I let you discover why it a boon over a typical grinder.
Good Luck

Andrew Seemann
01-16-2022, 2:20 PM
I have an older Tormek. I use it for two things, putting a hollow grind on the tools, and stropping on the leather wheel. After hollow grinding, I do a secondary bevel freehand on a 4000 grit water stone. It normally takes 10-20 seconds. After honing on the stone, I quickly hit the edge on the strop wheel with that friable toothpaste that comes with the Tormek. I only stop for a few seconds though, so it doesn't round the bevel. I do touch ups on the water stone as well, usually 10-30 seconds. Any longer and you are either waiting too long between touch ups, or the hollow grind needs to be redone.

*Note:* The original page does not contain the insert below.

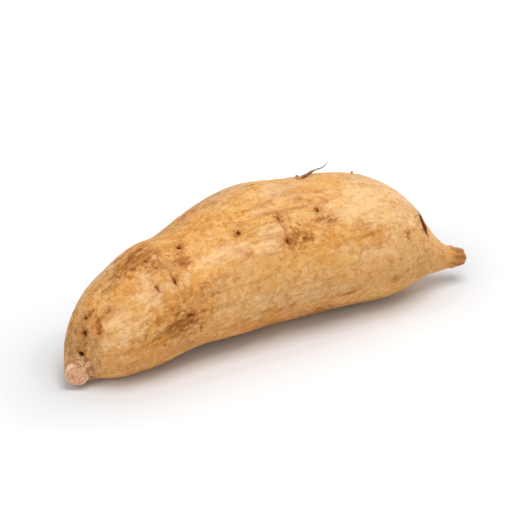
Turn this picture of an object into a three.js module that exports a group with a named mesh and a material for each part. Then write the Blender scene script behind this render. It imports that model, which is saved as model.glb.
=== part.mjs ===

For now, try skipping the leather wheel. Just put your hollow grind on with the Tormek, and put a secondary bevel on with single higher grit water stone (like 4000 or higher) and see how the edge turns out. A strop on the leather wheel helps a little, but it isn't an earth shattering improvement. Just worry about getting your grinds and geometry right for now and after you get that down, then you can experiment with stropping. I only added the strop step to my routine a few years ago.

I sometimes think people spend too much time on the stones and leather wanting to go a "really good job" and end up rounding over their edge. You want to remove the dullness and no more, otherwise you are just wasting time, steel, and abrasive:)

Michael Rutman
01-16-2022, 6:07 PM
With a hollow grind why would you do a secondary bevel? I thought the point of a bevel was so you could sharpen just the bevel and not the entire face. That’s what a hollow grind gives me.

Andrew Seemann
01-16-2022, 7:21 PM
I think there might be some semantic confusion here. The hollow grind is the primary bevel, the secondary is just a shade steeper. It is basically what you get when you sharpen with a stone after a hollow grind, either by registering on both sides of the hollow or just the cutting edge a little steeper than that. The idea is that you just remove a little metal, not the whole face (the point of the hollow grind). It also makes the actual cutting edge a little stronger since it is a steeper angle. If you are using a stone after your Tormek and not completely removing the hollow, you are doing a secondary bevel.

Derek Cohen
01-16-2022, 8:35 PM
There are two terms in grinding and sharpening which often get used interchangeably, and this creates confusion.

A secondary bevel is a bevel at a higher angle than the primary bevel (e.g. primary bevel is 25 degrees and secondary bevel is 30 degrees). If you add yet another higher bevel, it is called a tertiary bevel.

A “micro bevel” is simply a tiny bevel. It does not refer to the bevel angle, only the bevel size.

I prefer to use the term “micro secondary bevel” when one lift the chisel (=higher angle) and hones a narrow strip along the bevel edge. The aim for all honing guides is to create a micro secondary bevel.

Now if you hollow grind a blade, and then freehand hone on the hollow (that is, using the hollow as a jig), then you create a micro bevel … however, since this is coplanar with the primary bevel, it is not a secondary bevel. This is how I sharpen. The advantage is that edges are repeatable without a jig.